From an engineer’s perspective, understanding the whole system has become much easier because understanding one single job gives complete insight into the technical structure of the whole platform and only the business logic varies.

Scalability

Pipeline deployment is automated and a new Dataset for processing is onboarded by specifying its details in DMS. These details are picked by a Provisioning Pipeline that deploys the resources. As a result, setting up the whole pipeline is seamless, enabling us to quickly scale the platform to onboard multiple data partners.

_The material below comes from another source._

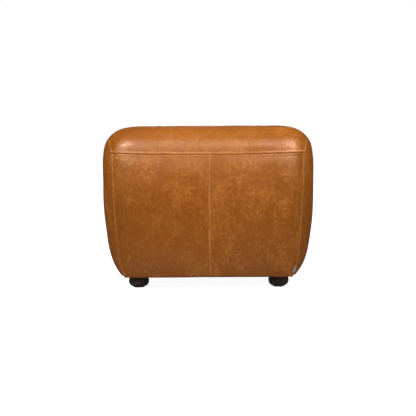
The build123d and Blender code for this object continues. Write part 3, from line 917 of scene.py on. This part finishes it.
def put_closed(name, points, faces, material, body="pouf"):
    """Make a piece from closed faces, turned round if the volume inside them comes out negative."""
    volume = 0.0
    for size in {len(f) for f in faces}:
        chosen = np.array([f for f in faces if len(f) == size])
        for k in range(1, size - 1):
            fan = np.cross(points[chosen[:, k]], points[chosen[:, k + 1]])
            volume += (points[chosen[:, 0]] * fan).sum()
    faces = faces if volume > 0 else [f[::-1] for f in faces]
    return put(name, points, faces, material, body)


def put_rings(name, rings, low_pole, high_pole, material, body="pouf"):
    """A closed piece from rings of points, rings[row, place], with a point closing each end."""
    rows, count = rings.shape[:2]
    place = np.arange(count)
    ahead = np.roll(place, -1)
    last = (rows - 1) * count
    low, high = np.full(count, rows * count), np.full(count, rows * count + 1)
    faces = grid_quads(rows, count, closed=True).tolist()
    faces += np.stack([place, low, ahead], axis=1).tolist()
    faces += np.stack([last + ahead, high, last + place], axis=1).tolist()
    points = np.concatenate([rings.reshape(-1, 3), [low_pole], [high_pole]])
    return put_closed(name, points, faces, material, body)


def outline(z, inset, count=176):
    """A ring of the form at height z, less an inset: even angles sent to the rounded rectangle.
    Past the flat sides the corner is |sin|^(2/n), |cos|^(2/n) of the quarter turn."""
    wide, deep, corner = section(z)
    corner = max(corner - inset, 0.003)
    flat_x, flat_y = wide - inset - corner, deep - inset - corner
    on_side = count // 8
    turn = np.linspace(0, math.pi / 2, count // 4 - on_side, endpoint=False)
    power = 2 / ROUNDNESS
    size = corner * left_over(max(z - roll_start, 0) / (ROLL_DROP - inset), 0.0)
    quarters = []
    for k, (sx, sy) in enumerate(((1, 1), (-1, 1), (-1, -1), (1, -1))):
        angle = math.pi / 2 - turn if k % 2 else turn
        x = sx * (flat_x + size * np.cos(angle) ** power)
        y = sy * (flat_y + size * np.sin(angle) ** power)
        quarters.append(np.column_stack([x, y]))
    t = (np.arange(1, on_side + 1) / (on_side + 1))[:, None]
    ring = []
    for here, after in zip(quarters, quarters[1:] + quarters[:1]):
        ring += [here, here[-1] * (1 - t) + after[0] * t]
    ring = np.concatenate(ring)
    return np.column_stack([ring, np.full(len(ring), z)])


def dome_rings(z, inset, steps, rise=0.0):
    """Rings that close a top or bottom: the outline shrinks to a tenth while the face rises."""
    edge = outline(z, inset)
    made = []
    for t in np.linspace(0, 1, steps + 1)[1:]:
        ring = edge * np.array([1 - 0.9 * t, 1 - 0.9 * t, 1])
        ring[:, 2] = z + rise * math.sin(t * math.pi / 2)
        made.append(ring)
    return made


PADDING_INSET = 0.0100  # of the foam's faces from the form
WADDING_INSET = 0.0034
FOAM_EDGE = 0.006  # radius of the firm foam's edges
SEAT_EDGE = 0.004  # and of the soft foam's lower edge


def firm_seat(low, high):
    """The firm foam: a slab that follows the form between two heights, with softened edges."""
    eased = []
    for t in (1.0, 0.6, 0.25, 0.0):
        inward = FOAM_EDGE * (1 - math.sqrt(1 - (t * 0.98) ** 2))
        eased.append((FOAM_EDGE * (1 - t), PADDING_INSET + inward))
    levels = np.linspace(low + FOAM_EDGE, high - FOAM_EDGE, 8)[1:-1]
    rows = dome_rings(low, PADDING_INSET + FOAM_EDGE, 6)[::-1]
    rows += [outline(low + up, inset) for up, inset in eased]
    rows += [outline(z, PADDING_INSET) for z in levels]
    rows += [outline(high - up, inset) for up, inset in eased[::-1]]
    rings = np.stack(rows + dome_rings(high, PADDING_INSET + FOAM_EDGE, 6))
    rings[..., :2] += 0.0006 * dents(rings * 2.2)[..., None] * np.sign(rings[..., :2])
    return put_rings("seat_foam_base", rings, (0, 0, low), (0, 0, high), firm_foam)


def soft_seat(low):
    """The soft foam: rings of the form up the roll, then a shallow dome."""
    rows = dome_rings(low, PADDING_INSET + SEAT_EDGE, 6)[::-1]
    for t in (0.9, 0.4, 0.0):
        inward = SEAT_EDGE * (1 - math.sqrt(1 - t * t))
        rows.append(outline(low + SEAT_EDGE * (1 - t), PADDING_INSET + inward))
    start, high = low + 0.0058, roll_start + (ROLL_DROP - PADDING_INSET)
    for t in np.linspace(0, 1, 14)[1:-1]:
        rows.append(outline(start + (high - start) * math.sin(t * math.pi / 2), PADDING_INSET))
    rings = np.stack(rows + dome_rings(high - 0.0002, PADDING_INSET, 8, 0.0012))
    rings[..., 2] += 0.0005 * dents(rings * 2.0) * (rings[..., 2] > start)
    return put_rings("seat_foam_top", rings, (0, 0, low), (0, 0, high + 0.001), soft_foam)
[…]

Similarly even the expected scale of data can be specified in DMS. Based on the scale specified, Provisioning Pipeline allocates resources to the job and sets Spark configs. This enables handling of variation in scale seamlessly. In case the volume of any dataset increases manifold, just changing the config provisions extra resources for future runs of the job and no code changes are required in this process.

Reliability

Metrics are critical for monitoring the health of any system. Cyclotron emits metrics automatically whenever a Transformation or a query is applied on data which enables tracking any abnormal variation in data volumes. Not only does it evaluate metrics at the beginning and culmination of a job, but after every single stage as a result of which the behavior of every single Transformation can be tracked individually.

Conclusion

Overall, Cyclotron has resulted in overall standardization of Spark jobs and a lean stack that provides many benefits for business, including reduced costs, improved performance, increased security, easier maintenance, and faster development. By keeping the technology stack simple and streamlined, the business can focus on delivering value to customers without being bogged down by complexity.